There are so many places innocent Americans can go to get shot: grade school, middle school, high school, college, movie theatre, concert, nightclub, warehouse, office, high school football game, massage parlor, gas station, hair salon, Congressional baseball game, birthday party, airport baggage claim, amusement park, restaurant, shopping mall, grocery store, your own house.

To paraphrase Kurt Vonnegut in Slaughterhouse Five, so it goes, and so on.

To paraphrase John Boehner, Congressional Republicans’ political impotence is an international embarrassment.
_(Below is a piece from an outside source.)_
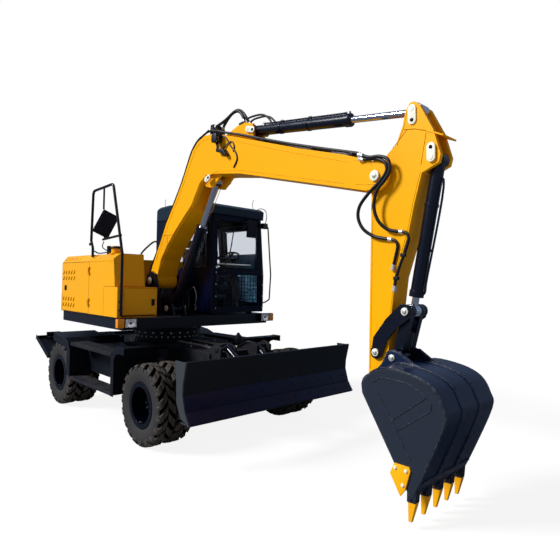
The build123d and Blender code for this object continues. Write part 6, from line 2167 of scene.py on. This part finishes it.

I recently stood in the parking lot at Kroger in Lawrenceburg talking to a friend’s husband, a gun owner, about the good guy vs. bad guy argument. “What a joke,” he said, pointing at the store. “If I walked in there hellbent on shooting a bunch of people, you know what I’d do? I’d pick out the good guy with a gun and shoot him first. Now I’ve got two guns and everybody’s running and calling 911. The chance of some yahoo, with all that adrenaline pumping through him, shooting me before I can kill at least a dozen people is cowboy fantasy.”

Yes, open carry is legal in Kentucky. This is the law. “It’s my God-given right!” the 2nd Amendment junkies scream. And according to Everytown for Gun Safety, gun suicides and suicide attempts cost Kentucky an estimated $2.8 billion each year. Kentucky ranks 15th in the nation for the highest rate of gun suicide. Sixty-six percent of Kentucky gun deaths are suicides.

Is gun suicide our God-given right, too? How very Christian of us.

Twenty-two years later, on this horrifying and all-American anniversary, when I Google the word “Columbine” the first three suggestions are Columbine shooting, Columbine flower, Columbine shooters.

My daughter graduated high school six weeks after Columbine. My daughter just turned 40.

A year ago this week, Newtown mother Nelba Marquez-Greene tweeted the photo below, writing, “There is a purple box, in a rarely opened closet in my house, of my daughter’s clothes. The clothes with the bullet holes she was wearing the last day she breathed. It’s tiny, b/c she was only 6.”